The tool supports a wide range of semiconductor design standards, including IP-XACT and SystemRDL 2.0, the latest revision of the Accellera SystemRDL specification, to improve hardware-software integration.
Arteris said Magellim Registers can automatically output everything from the RTL of the chip design to the system memory maps and firmware headers. By delivering what Arteris called a "single source of truth" for specifications, the tool helps mitigate inconsistencies that arise from different engineers independently specifying, documenting, implementing, and verifying SoC address maps. This approach boosts productivity by promoting efficient IP reuse and ensuring consistency across design teams.
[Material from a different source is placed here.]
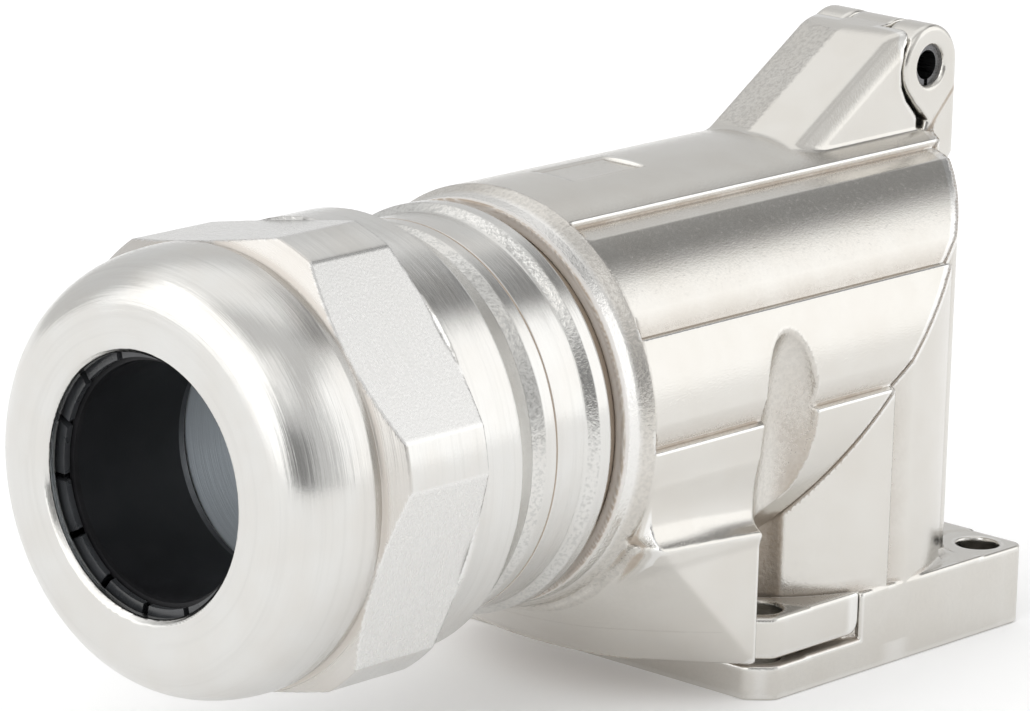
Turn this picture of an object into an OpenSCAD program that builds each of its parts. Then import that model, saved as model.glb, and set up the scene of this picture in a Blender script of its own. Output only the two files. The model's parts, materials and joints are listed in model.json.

Arteris said it can also be paired with its Magillem Connectivity software to help verify system memory map accessibility and confirm register visibility, removing potential integration pain points early in the chip design process.
Arteris said it can also output SystemVerilog, a hardware description and hardware verification language widely used to design, simulate, test, and implement modern chips. This helps simplify the validation and verification phases of the chip design process, streamlining testing efficiency on very large-scale chip designs. This assists engineers in moving from design specification to implementation, Arteris said.
To pinpoint potential issues further ahead of time, Arteris said Magillem Registers also runs more than 1,000 functional, behavioral, syntactic, and semantic error checks, eliminating costly design mistakes and debugging delays. That helps ensure high-quality output, validating third-party IPs, in-house IPs, and overall system integration to significantly reduce the risk of silicon failure, the company pointed out.
The software also features customizable templates. That makes it easier to reuse proven designs instead of requiring engineers to start over from scratch with every new generation of a chip, Arteris pointed out.
Already adopted in sectors such as automotive and data centers, Magillem Registers is being positioned to handle the demands of AI accelerators and large heterogeneous multi-die chips, where complexity and integration risk are particularly acute.